Ahmed holds fellowship status with the Association of National Accountants of Nigeria (ANAN) and is affiliated with both the Nigerian Institute of Taxation and the Nigerian Institute of Management.

Mrs. Zainab Ahmed serves as an ex-officio member on the ICRC Governing Board.

== Political career ==
 Ahmed was the Minister of Finance, Budget and National Planning of the Federal Republic of Nigeria, during the then president Muhammadu Buhari.

Ahmed was the immediate past executive secretary and national coordinator of the Nigeria Extractive Industries Transparency Initiative (NEITI). She was also a member of the last two NEITI boards, having worked in the NEITI and global EITI.

Upon graduation, Ahmed was employed in 1982 as an Accountant II in the Main Accounts of Ministry of Finance in Kaduna State and was promoted to Accountant I in March 1984, but resigned in 1985 to join NITEL. Earlier, she had done her National Youth Service in Kaduna State in 1981/1982 where she was posted for primary assignment to Messrs. Egunjobi Suleiman & Co. Chartered Accountants, and served as an Audit Trainee.

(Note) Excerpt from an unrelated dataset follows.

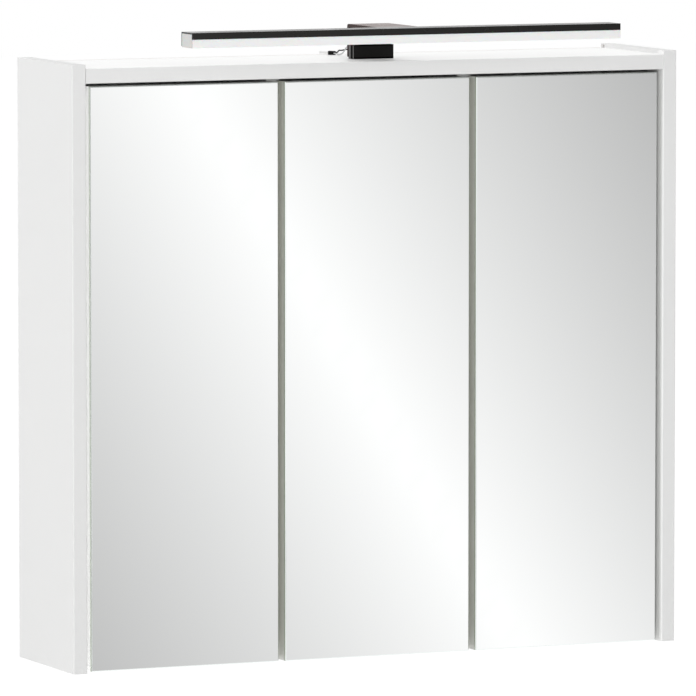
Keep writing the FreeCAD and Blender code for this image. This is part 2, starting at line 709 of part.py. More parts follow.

Ahmed has served the Nigerian public in various high ranking positions, including as managing director of the Kaduna State of Nigeria's investment company, and also the Chief Finance Officer of the Nigeria mobile telecommunications company. Zainab was reappointed and sworn in as the Minister of Finance on 21 August 2019 by the President.

==Other activities==
- African Development Bank (AfDB), Ex-Officio Member of the Board of Governors (since 2018)
- ECOWAS Bank for Investment and Development (EBID), Ex-Officio Member of the Board of Governors (since 2018)
- International Monetary Fund (IMF), Ex-Officio Member of the Board of Governors (since 2018)
- Islamic Development Bank, Ex-Officio Member of the Board of Governors (since 2018)
- World Bank, Ex-Officio Member of the Board of Governors (since 2018)

==Award==
In October 2022, a Nigerian national honour of Commander of the Order of the Niger (CON) was conferred on her by President Muhammadu Buhari.